Recorded data →
-- Start --
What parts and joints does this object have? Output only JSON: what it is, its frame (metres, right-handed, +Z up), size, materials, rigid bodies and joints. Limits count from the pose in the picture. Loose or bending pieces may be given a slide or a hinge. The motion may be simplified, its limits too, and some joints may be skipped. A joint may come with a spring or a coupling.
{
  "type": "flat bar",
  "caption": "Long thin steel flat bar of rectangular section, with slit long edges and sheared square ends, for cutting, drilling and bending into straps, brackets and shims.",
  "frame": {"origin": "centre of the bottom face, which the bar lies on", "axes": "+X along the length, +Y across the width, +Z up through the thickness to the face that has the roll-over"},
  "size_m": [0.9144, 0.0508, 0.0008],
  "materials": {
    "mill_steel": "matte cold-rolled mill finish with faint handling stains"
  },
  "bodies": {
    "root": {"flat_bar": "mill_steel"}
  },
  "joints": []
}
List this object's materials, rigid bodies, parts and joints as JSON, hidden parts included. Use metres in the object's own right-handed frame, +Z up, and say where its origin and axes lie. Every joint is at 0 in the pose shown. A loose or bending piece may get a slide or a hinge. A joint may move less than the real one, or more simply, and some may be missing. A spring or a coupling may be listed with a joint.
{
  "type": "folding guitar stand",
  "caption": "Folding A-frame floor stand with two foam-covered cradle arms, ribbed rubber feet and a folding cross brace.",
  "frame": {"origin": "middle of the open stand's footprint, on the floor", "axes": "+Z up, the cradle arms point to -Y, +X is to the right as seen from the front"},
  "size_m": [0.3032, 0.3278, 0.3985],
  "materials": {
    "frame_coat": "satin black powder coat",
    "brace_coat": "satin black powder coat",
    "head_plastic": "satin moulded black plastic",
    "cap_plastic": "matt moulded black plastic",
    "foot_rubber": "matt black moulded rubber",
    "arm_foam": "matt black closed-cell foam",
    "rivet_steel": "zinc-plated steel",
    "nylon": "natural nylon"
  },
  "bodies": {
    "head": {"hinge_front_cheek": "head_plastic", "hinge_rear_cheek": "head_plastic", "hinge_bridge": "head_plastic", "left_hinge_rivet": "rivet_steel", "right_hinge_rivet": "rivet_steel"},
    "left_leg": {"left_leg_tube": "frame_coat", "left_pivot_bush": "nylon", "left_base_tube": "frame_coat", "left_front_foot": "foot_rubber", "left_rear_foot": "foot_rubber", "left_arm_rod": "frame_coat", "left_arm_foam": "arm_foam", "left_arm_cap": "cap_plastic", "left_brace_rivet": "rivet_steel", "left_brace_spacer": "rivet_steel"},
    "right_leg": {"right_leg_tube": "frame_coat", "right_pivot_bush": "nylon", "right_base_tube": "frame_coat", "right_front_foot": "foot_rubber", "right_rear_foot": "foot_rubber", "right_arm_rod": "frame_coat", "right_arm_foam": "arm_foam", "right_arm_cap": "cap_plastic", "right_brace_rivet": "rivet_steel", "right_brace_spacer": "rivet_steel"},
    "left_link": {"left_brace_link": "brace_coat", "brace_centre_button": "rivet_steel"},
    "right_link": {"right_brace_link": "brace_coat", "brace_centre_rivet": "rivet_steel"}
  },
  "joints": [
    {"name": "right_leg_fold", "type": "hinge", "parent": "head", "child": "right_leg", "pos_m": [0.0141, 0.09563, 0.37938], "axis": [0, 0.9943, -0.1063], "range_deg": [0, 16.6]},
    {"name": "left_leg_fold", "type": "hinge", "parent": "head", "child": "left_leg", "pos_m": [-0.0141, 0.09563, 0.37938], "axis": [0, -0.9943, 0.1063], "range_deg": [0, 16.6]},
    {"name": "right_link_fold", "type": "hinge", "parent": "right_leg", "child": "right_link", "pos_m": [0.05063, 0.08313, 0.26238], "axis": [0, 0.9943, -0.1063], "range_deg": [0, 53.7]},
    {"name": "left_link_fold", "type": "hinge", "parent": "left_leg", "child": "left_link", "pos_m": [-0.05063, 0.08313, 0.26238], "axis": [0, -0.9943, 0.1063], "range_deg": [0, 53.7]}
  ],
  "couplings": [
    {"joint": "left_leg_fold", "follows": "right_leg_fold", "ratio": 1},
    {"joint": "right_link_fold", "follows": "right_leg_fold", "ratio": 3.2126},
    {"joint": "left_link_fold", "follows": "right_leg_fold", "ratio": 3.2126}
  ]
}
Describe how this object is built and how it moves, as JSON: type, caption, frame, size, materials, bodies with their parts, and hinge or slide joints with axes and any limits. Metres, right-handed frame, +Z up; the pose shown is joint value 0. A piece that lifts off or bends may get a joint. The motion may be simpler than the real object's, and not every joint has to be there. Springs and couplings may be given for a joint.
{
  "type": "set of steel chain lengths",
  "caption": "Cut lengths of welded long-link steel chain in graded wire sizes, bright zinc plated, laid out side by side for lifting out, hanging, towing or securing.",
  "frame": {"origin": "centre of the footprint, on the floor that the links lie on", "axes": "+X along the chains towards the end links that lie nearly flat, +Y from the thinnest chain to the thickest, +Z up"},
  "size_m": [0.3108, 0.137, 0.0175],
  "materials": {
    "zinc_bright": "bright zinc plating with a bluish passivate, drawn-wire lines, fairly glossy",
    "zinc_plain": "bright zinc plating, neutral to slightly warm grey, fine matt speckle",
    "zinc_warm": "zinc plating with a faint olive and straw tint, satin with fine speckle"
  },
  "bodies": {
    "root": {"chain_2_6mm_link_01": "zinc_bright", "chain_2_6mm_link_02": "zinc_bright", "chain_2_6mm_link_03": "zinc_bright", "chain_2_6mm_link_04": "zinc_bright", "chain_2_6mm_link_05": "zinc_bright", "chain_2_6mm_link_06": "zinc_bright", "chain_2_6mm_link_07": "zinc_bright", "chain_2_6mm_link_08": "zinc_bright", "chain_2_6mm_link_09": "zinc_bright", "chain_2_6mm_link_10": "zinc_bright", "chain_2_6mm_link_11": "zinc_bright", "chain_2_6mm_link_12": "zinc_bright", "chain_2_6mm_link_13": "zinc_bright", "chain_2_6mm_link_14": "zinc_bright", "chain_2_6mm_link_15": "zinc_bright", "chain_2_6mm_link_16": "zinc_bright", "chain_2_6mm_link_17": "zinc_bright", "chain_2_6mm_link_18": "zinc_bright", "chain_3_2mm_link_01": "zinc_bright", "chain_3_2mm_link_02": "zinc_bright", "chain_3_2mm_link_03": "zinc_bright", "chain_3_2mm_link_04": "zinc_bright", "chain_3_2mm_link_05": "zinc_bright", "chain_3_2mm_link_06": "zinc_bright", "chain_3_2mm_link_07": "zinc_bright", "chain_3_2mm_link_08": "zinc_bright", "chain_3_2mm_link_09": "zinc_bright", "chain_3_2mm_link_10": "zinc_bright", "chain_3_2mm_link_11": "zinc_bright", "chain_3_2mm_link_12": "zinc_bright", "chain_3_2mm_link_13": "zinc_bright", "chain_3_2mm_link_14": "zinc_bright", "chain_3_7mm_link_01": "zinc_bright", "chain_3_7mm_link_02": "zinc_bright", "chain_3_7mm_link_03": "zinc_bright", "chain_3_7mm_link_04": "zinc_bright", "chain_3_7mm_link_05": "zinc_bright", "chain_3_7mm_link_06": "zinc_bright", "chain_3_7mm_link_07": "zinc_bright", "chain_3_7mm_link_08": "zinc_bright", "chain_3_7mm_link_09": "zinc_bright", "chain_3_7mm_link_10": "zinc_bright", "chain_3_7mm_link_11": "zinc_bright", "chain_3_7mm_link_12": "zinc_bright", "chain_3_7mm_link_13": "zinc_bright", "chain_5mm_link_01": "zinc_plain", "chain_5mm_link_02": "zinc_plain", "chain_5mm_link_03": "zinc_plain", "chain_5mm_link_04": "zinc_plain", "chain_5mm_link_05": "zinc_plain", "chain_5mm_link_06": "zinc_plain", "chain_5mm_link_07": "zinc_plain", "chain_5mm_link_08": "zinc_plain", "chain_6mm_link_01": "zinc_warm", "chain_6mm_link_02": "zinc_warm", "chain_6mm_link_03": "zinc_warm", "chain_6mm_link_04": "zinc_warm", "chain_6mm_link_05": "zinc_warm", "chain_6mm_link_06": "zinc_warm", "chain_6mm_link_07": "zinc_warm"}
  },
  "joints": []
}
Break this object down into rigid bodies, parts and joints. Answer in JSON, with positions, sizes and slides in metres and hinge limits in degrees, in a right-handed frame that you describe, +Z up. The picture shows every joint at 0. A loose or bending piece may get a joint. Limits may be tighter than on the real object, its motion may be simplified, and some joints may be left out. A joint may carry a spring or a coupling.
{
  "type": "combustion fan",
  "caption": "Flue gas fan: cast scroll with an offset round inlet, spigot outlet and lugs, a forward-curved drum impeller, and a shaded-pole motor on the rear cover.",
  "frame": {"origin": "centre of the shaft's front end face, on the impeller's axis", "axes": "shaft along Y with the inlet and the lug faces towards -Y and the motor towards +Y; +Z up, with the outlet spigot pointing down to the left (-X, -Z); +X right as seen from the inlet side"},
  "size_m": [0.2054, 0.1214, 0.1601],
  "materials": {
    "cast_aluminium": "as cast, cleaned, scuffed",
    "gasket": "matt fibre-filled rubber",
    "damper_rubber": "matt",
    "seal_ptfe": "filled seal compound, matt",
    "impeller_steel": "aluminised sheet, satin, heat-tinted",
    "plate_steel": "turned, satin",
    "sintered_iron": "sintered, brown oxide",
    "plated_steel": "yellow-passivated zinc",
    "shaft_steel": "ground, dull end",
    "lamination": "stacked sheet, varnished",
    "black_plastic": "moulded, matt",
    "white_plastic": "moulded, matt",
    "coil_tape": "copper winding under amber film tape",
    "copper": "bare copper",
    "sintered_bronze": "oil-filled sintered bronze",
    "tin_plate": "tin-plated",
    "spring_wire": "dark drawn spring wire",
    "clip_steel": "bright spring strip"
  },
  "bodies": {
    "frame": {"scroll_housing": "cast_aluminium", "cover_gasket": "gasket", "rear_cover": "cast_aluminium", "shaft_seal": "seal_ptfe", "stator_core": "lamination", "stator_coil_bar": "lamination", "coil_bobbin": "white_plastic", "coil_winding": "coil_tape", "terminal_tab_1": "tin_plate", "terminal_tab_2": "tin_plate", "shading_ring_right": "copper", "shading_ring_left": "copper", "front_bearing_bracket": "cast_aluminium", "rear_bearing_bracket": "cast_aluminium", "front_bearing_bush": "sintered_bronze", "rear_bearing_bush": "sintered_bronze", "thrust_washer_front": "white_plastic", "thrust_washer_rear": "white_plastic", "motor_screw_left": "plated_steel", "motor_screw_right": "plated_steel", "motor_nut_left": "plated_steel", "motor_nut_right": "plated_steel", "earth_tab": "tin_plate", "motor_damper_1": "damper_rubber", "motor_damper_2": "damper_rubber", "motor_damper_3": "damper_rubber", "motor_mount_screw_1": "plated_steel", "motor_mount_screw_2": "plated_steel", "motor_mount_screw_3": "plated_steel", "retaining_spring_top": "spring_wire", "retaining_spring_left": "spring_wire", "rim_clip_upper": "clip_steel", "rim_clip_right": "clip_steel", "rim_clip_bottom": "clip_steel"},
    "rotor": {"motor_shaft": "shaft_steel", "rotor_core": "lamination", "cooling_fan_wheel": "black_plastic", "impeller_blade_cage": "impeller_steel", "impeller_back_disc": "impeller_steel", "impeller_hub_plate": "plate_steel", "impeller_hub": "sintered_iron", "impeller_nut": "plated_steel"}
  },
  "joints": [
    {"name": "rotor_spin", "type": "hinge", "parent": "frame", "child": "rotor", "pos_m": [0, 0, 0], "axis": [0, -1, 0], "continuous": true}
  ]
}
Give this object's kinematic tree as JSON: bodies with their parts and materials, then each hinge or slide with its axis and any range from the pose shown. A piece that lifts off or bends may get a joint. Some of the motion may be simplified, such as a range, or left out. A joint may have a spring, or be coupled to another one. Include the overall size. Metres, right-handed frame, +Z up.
-- End --
Aim of the exercise →
Read the data above. Pull out each line in which the string "picture" appears.

Answer to the exercise →
What parts and joints does this object have? Output only JSON: what it is, its frame (metres, right-handed, +Z up), size, materials, rigid bodies and joints. Limits count from the pose in the picture. Loose or bending pieces may be given a slide or a hinge. The motion may be simplified, its limits too, and some joints may be skipped. A joint may come with a spring or a coupling.
Break this object down into rigid bodies, parts and joints. Answer in JSON, with positions, sizes and slides in metres and hinge limits in degrees, in a right-handed frame that you describe, +Z up. The picture shows every joint at 0. A loose or bending piece may get a joint. Limits may be tighter than on the real object, its motion may be simplified, and some joints may be left out. A joint may carry a spring or a coupling.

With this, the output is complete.